I recently watched a 15 minute video of Simon Sinek absolutely destroying millennials and it certainly hit home for me. Not necessarily because I’m a millennial (I think I missed that mark by a solid 14 years if we’re being technical about it), but because I work with plenty of them, and most certainly exhibit some of their traits. For example – I am definitely addicted to my phone and social media. I find myself unable to keep from checking my phone when I’m at dinner with friends or in a meeting. Sometimes it’s an involuntary reflex – I just checked my phone and there were no notifications, and yet I find myself pressing that home button for no reason about 4 seconds later. This is not good, and in 2017, I need to try and slowly reduce my dependency on my phone. All of you probably should too. I have a new found respect for those people that managed to delete Facebook and Instagram off their phones, thereby greatly reducing the number of times they can check for updates. I don’t think I’m there yet.
But perhaps what was most interesting about Sinek’s talk was the idea that millennials have grown up being told that they can have anything in the world, if they simply want it. They get participation medals for coming in last. They expect their job to be nothing but rainbows and unicorns, and at the first sign of trouble, they quit by saying “this isn’t what I want to do with my life”. You’ve been here a week, pal. While this may seem like hyperbole at first, upon further reflection, I realized that he’s absolutely right. When did a ping pong table and beer on tap become a prerequisite for hiring talented people? How fucking ridiculous have we become as a working society? In the beginning it was simply something fun that could make office life more lively. Then we said that it would keep people in the office longer if they could all mingle after 6pm with a cold beer in their hands. Now recruiters just straight up tell me we’re not going to be able to hire that developer if there isn’t a pool table in the office. WTF!?
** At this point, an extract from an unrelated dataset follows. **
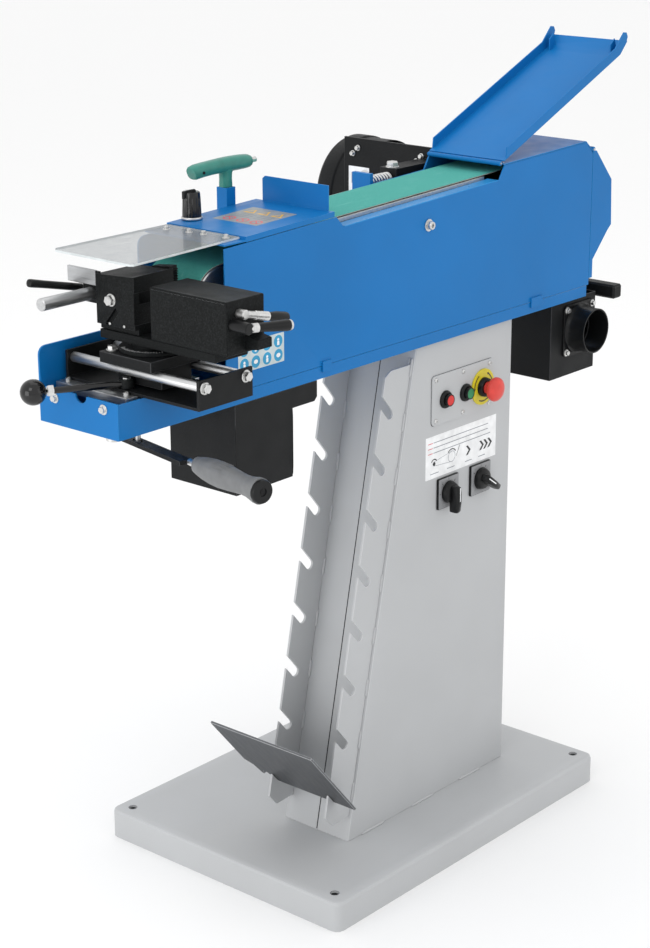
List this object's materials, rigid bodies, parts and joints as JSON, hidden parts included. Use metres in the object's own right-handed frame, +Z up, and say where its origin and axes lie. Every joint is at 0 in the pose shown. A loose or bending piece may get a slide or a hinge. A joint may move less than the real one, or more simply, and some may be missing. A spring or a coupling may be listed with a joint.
{
  "type": "belt grinder",
  "caption": "Floor-standing belt grinder with a swivelling vise and feed lever for notching tube, a flip-up cover over the flat belt run and an extraction outlet.",
  "frame": {"origin": "middle of the base plate's underside, on the floor", "axes": "+X towards the drive wheel at the rear, -Y towards the operator's side, +Z up"},
  "size_m": [1.2763, 0.6456, 1.2772],
  "materials": {
    "grey_paint": "powder coat, light grey",
    "blue_paint": "powder coat, blue",
    "black_paint": "textured black powder coat",
    "dark_steel": "dark ground steel",
    "bright_steel": "machined",
    "green_abrasive": "cloth-backed abrasive",
    "black_plastic": "black",
    "grey_plastic": "grey",
    "green_plastic": "green",
    "red_plastic": "red",
    "go_green": "green",
    "yellow_plastic": "yellow",
    "clear_sheet": "clear polycarbonate"
  },
  "bodies": {
    "machine": {"base_plate": "grey_paint", "column_shell": "grey_paint", "rail_near": "grey_paint", "rail_far": "grey_paint", "control_plate": "grey_paint", "head_frame": "blue_paint", "front_top_cover": "blue_paint", "rear_top_cover": "blue_paint", "front_dust_box": "black_paint", "rear_dust_box": "black_paint", "roller_axle": "bright_steel", "rocker_pin": "bright_steel", "tension_spring": "bright_steel", "belt_platen": "bright_steel", "lever_pivot": "bright_steel", "abrasive_belt": "green_abrasive", "start_bezel": "black_plastic", "stop_bezel": "black_plastic", "cable_gland": "black_plastic", "dust_nozzle": "black_plastic", "switch_plate_1": "grey_plastic", "switch_plate_2": "grey_plastic", "e_stop_collar": "yellow_plastic", "spark_shield": "clear_sheet"},
    "side_cover": {"side_cover": "blue_paint", "cover_screw": "bright_steel"},
    "rear_cover": {"rear_cover": "blue_paint"},
    "top_flap": {"top_flap": "blue_paint"},
    "rocker": {"motor_plate": "black_paint", "motor_body": "black_paint", "fan_cover": "black_paint", "release_bar": "black_paint"},
    "drive": {"drive_wheel": "dark_steel", "motor_shaft": "bright_steel"},
    "roller": {"contact_roller": "dark_steel"},
    "tracking_knob": {"tracking_knob": "black_plastic"},
    "hex_key": {"hex_key_handle": "green_plastic", "hex_key_blade": "bright_steel"},
    "feed_lever": {"feed_lever_arm": "dark_steel", "feed_lever_grip": "grey_plastic"},
    "carriage": {"feed_slide_plate": "bright_steel", "cross_channel": "black_paint", "guide_rod_front": "bright_steel", "guide_rod_rear": "bright_steel"},
    "cross_clamp": {"cross_clamp_lever": "black_plastic"},
    "cross_slide": {"slide_block": "black_paint"},
    "vise": {"vise_base": "black_paint", "fixed_jaw": "black_paint"},
    "moving_jaw": {"moving_jaw": "black_paint"},
    "jaw_lever": {"jaw_lever": "black_plastic"},
    "lock_lever": {"lock_lever": "black_plastic"},
    "stop_rod": {"stop_rod": "bright_steel"},
    "stop_lever": {"stop_lever": "black_plastic"},
    "support_plate": {"support_plate": "dark_steel"},
    "start_button": {"start_button": "go_green"},
    "stop_button": {"stop_button": "red_plastic"},
    "e_stop": {"e_stop_button": "red_plastic"},
    "switch_1": {"switch_knob_1": "black_plastic"},
    "switch_2": {"switch_knob_2": "black_plastic"}
  },
  "joints": [
    {"name": "side_cover_hinge", "type": "hinge", "parent": "machine", "child": "side_cover", "pos_m": [0, -0.141, 0.852], "axis": [1, 0, 0], "range_deg": [0, 88]},
    {"name": "rear_cover_hinge", "type": "hinge", "parent": "machine", "child": "rear_cover", "pos_m": [0.4475, -0.062, 1.091], "axis": [0, -1, 0], "range_deg": [0, 95]},
    {"name": "top_flap_hinge", "type": "hinge", "parent": "machine", "child": "top_flap", "pos_m": [0.187, -0.062, 1.1015], "axis": [0, 1, 0], "range_deg": [-158, 0]},
    {"name": "motor_rocker", "type": "hinge", "parent": "machine", "child": "rocker", "pos_m": [0.332, 0.02, 0.848], "axis": [0, 1, 0], "range_deg": [-3, 0], "stiffness_Nm_per_rad": 4000, "springref_deg": 1.15, "deforming": ["tension_spring"]},
    {"name": "drive_spin", "type": "hinge", "parent": "rocker", "child": "drive", "pos_m": [0.332, -0.062, 0.9886], "axis": [0, 1, 0], "continuous": true},
    {"name": "roller_spin", "type": "hinge", "parent": "machine", "child": "roller", "pos_m": [-0.438, -0.062, 0.992], "axis": [0, 1, 0], "continuous": true},
    {"name": "tracking_turn", "type": "hinge", "parent": "machine", "child": "tracking_knob", "pos_m": [-0.375, -0.001, 1.0807], "axis": [0, 0, 1], "range_deg": [-180, 180]},
    {"name": "hex_key_lift", "type": "slide", "parent": "machine", "child": "hex_key", "axis": [0, 0, 1], "range_m": [0, 0.06]},
    {"name": "carriage_feed", "type": "slide", "parent": "machine", "child": "carriage", "axis": [-1, 0, 0], "range_m": [-0.015, 0.016]},
    {"name": "feed_lever_turn", "type": "hinge", "parent": "machine", "child": "feed_lever", "pos_m": [-0.5424, 0, 0.8], "axis": [0, 0, 1], "range_deg": [-14.1, 13.3]},
    {"name": "cross_clamp_turn", "type": "hinge", "parent": "carriage", "child": "cross_clamp", "pos_m": [-0.6114, -0.104, 0.905], "axis": [0, 0, 1], "range_deg": [-20, 12]},
    {"name": "cross_slide_travel", "type": "slide", "parent": "carriage", "child": "cross_slide", "axis": [0, 1, 0], "range_m": [-0.06, 0.055]},
    {"name": "vise_swivel", "type": "hinge", "parent": "cross_slide", "child": "vise", "pos_m": [-0.5725, -0.118, 0.9483], "axis": [0, 0, 1], "range_deg": [-20, 40]},
    {"name": "moving_jaw_travel", "type": "slide", "parent": "vise", "child": "moving_jaw", "axis": [0, 1, 0], "range_m": [-0.05, 0.026]},
    {"name": "jaw_lever_turn", "type": "hinge", "parent": "moving_jaw", "child": "jaw_lever", "pos_m": [-0.596, -0.2825, 1.012], "axis": [0, -1, 0], "range_deg": [0, 60]},
    {"name": "lock_lever_turn", "type": "hinge", "parent": "moving_jaw", "child": "lock_lever", "pos_m": [-0.585, -0.2873, 1.0262], "axis": [0, -1, 0], "range_deg": [0, 60]},
    {"name": "stop_rod_travel", "type": "slide", "parent": "vise", "child": "stop_rod", "axis": [1, 0, 0], "range_m": [-0.06, 0.05]},
    {"name": "stop_lever_turn", "type": "hinge", "parent": "vise", "child": "stop_lever", "pos_m": [-0.585, -0.0142, 1.017], "axis": [0, 1, 0], "range_deg": [-50, 0]},
    {"name": "support_lift", "type": "slide", "parent": "machine", "child": "support_plate", "axis": [-0.6428, 0, 0.766], "range_m": [0, 0.06]},
    {"name": "start_press", "type": "slide", "parent": "machine", "child": "start_button", "axis": [0, 1, 0], "range_m": [0, 0.004], "stiffness_N_per_m": 700, "springref_m": -0.004},
    {"name": "stop_press", "type": "slide", "parent": "machine", "child": "stop_button", "axis": [0, 1, 0], "range_m": [0, 0.004], "stiffness_N_per_m": 700, "springref_m": -0.004},
    {"name": "e_stop_press", "type": "slide", "parent": "machine", "child": "e_stop", "axis": [0, 1, 0], "range_m": [0, 0.006], "stiffness_N_per_m": 900, "springref_m": -0.004},
    {"name": "switch_1_turn", "type": "hinge", "parent": "machine", "child": "switch_1", "pos_m": [0.064, -0.1356, 0.585], "axis": [0, 1, 0], "range_deg": [0, 90]},
    {"name": "switch_2_turn", "type": "hinge", "parent": "machine", "child": "switch_2", "pos_m": [0.1505, -0.1356, 0.586], "axis": [0, 1, 0], "range_deg": [-35, 55]}
  ],
  "couplings": [
    {"joint": "roller_spin", "follows": "drive_spin", "ratio": 2.1186},
    {"joint": "feed_lever_turn", "follows": "carriage_feed", "rad_per_m": -15.3}
  ]
}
As an entrepreneur and a VC though, I immediately try and apply what Sinek is saying to what I see in the startup community. Entrepreneurship used to be about ramen noodles and late nights in a basement, trying to build the next big thing that changes the world. And while some of those stories still exist, somehow it became just as cool to fail too. The tech community seems to embraces failure just as much as they celebrate success. Don’t get me wrong – just because a startup fails, it doesn’t mean the founders should be hung in the city square. But this culture of constantly telling founders to fail fast, and that it’s totally fine if they do, because they can come be an EIR at a venture fund seems ridiculous to me. It isn’t okay to fail. It sucks. Startups used to be about succeeding at all costs. Now the path of least resistance seems to be to just give up and move on to something else, investor capital be damned.
We live in an on demand economy where we expect to everything to be instant. Including success. When we don’t get an Uber within 7 minutes, what do we do? We cancel and try Lyft. If Seamless doesn’t have the food choice we want, we immediately try Uber eats or Postmates. Shit, there are days when my flight lands and JFK, and I order delivery on an app during our descent. By the time I get home, there’s a hot pizza waiting for me. We have gotten so used to having everything instantly, we begin to think that our entire life should be automatic, and on demand. Then, when it turns out that nothing in life that is worth a damn, is ever easy or fast, we don’t know how to handle it, except to give up. There isn’t an app for life, and even if there was, it would take years for it to become an overnight success.
When I started Krossover in 2009, failure was simply not an option. I had no money to my name, and no skills with which I could convince any sane employer to hire me if things didn’t work out. I lived in NYC and the rent for my 500 sqft studio was $2400 a month. And yet, there were a thousand reasons to shut down the company and move on to something else. For starters, every VC on both coasts rejected us multiple times, either citing a lack of knowledge on the space, the fact that sports analytics would never be a thing, or that the market simply wasn’t big enough. We raised our first round of funding from 40 different people, passing the hat, and taking checks as small as $5K. At one point we had $1.87 in our bank account, and needed to make a $70K payroll in 3 days. These would all have been great times to “fail fast” and start calling VCs to see if they had any open analyst positions. But we didn’t, because it never once entered our mind that it was okay to fail. And thank God it didn’t, because otherwise we never would have met these 10,000+ amazing clients of ours, or the 100 team members that we have in our NYC office today.
Look, I get it. The whole point of the “fail fast” movement was to get entrepreneurs to put out an MVP, see if they can get product market fit, and if not, pivot. The whole point of continuously saying that it’s okay to fail is to keep entrepreneurs from being timid about taking big risks, swinging for the fence, and then being demoralized when things didn’t work out. Those are all good things. But we need to change our mindset about failure from being “okay” to “not an option”. There’s something to be said for perseverance and finding a way, against all odds. That’s what the Silicon Valley dream was supposed to be about – not a 3 month beta followed by a blog post about how hard it was to file your corporate dissolution papers.
Let’s make 2017 the year where we embrace winning, and tell failure to f*ck off, along with cancer (and Trump).